When Smaller Menus are Better: Variability in Menu-Setting Ability and 401(k) Plans — HBS Working Knowledge

When Smaller Menus are Better: Variability in Menu-Setting Ability and 401(k) Plans — HBS Working Knowledge: "When Smaller Menus are Better: Variability in Menu-Setting Ability and 401(k) Plans"

Executive Summary:

Economists love menus, which can be used to help understand people's choices. For example, do we prefer more choices (larger menu) or fewer (shorter menu)? But the menu itself has to be pre-selected.

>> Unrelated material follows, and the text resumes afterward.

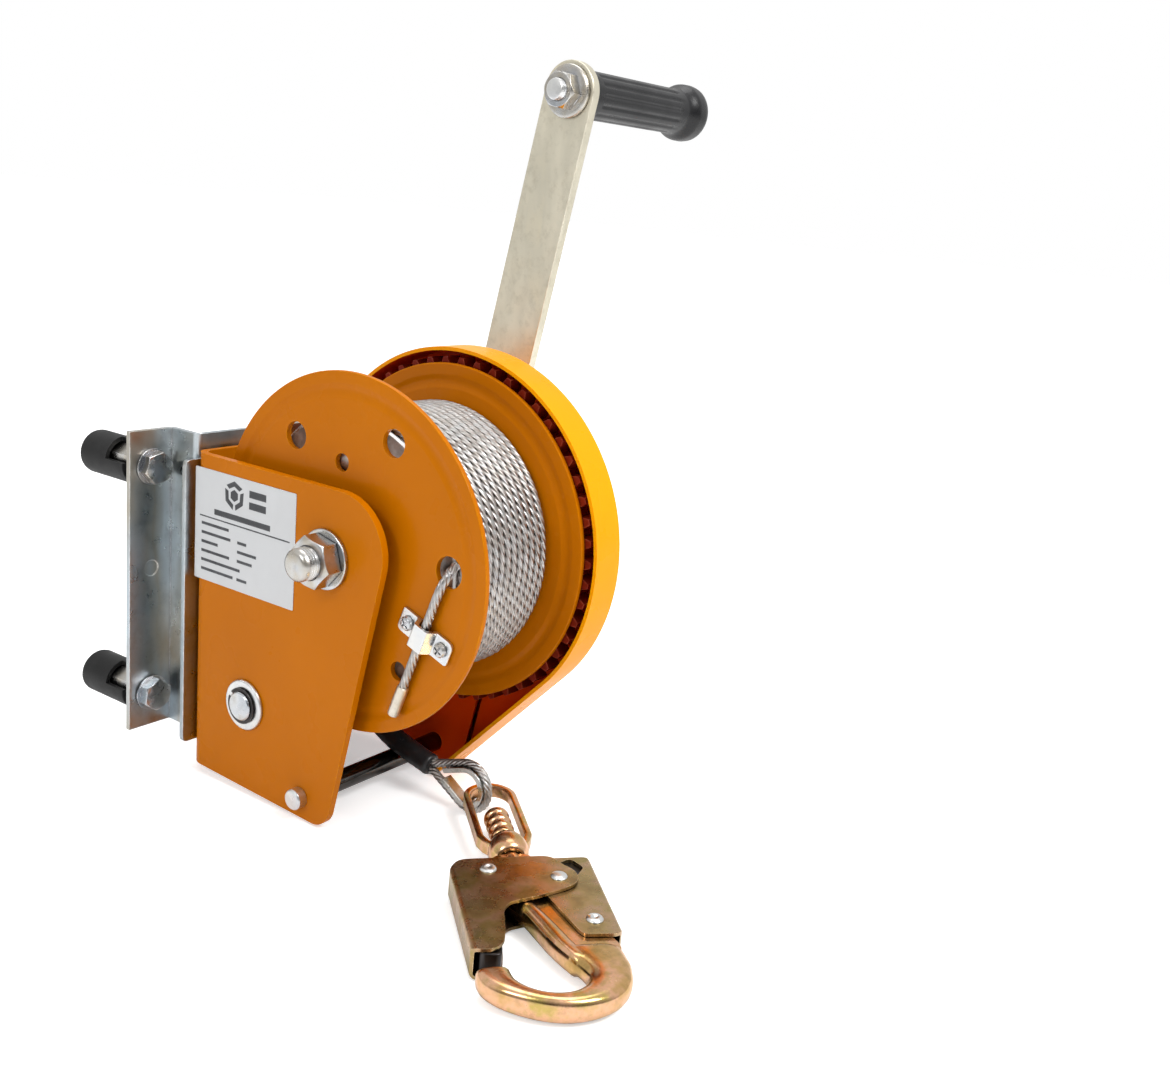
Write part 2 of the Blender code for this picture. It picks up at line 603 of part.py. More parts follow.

Research by David Goldreich (Rotman School of Management, University of Toronto) and Hanna Halaburda (Harvard Business School) focuses on the menu setter's decisions about what to include, and how large a menu to construct in the context of 401(k) plan choices. Key concepts include:

  • When the cost of increasing the size of a menu is sufficiently small, a low-ability, or less skilled, menu setter will offer more items in the menu than a high-ability menu setter, who will be more discriminate in deciding which menu items to include.
  • Combining the two results leads to a negative relation between menu size and menu quality: Larger menus are worse. This counterintuitive finding follows from the fact that the smaller menu set by the high-ability menu setter is not a subset of the larger menu set by the low-ability menu setter.
  • One must be aware of the role played by menu setters in designing the menu offered to individuals. An unskilled menu setter may offer many choices, but the quality of those choices may be inferior.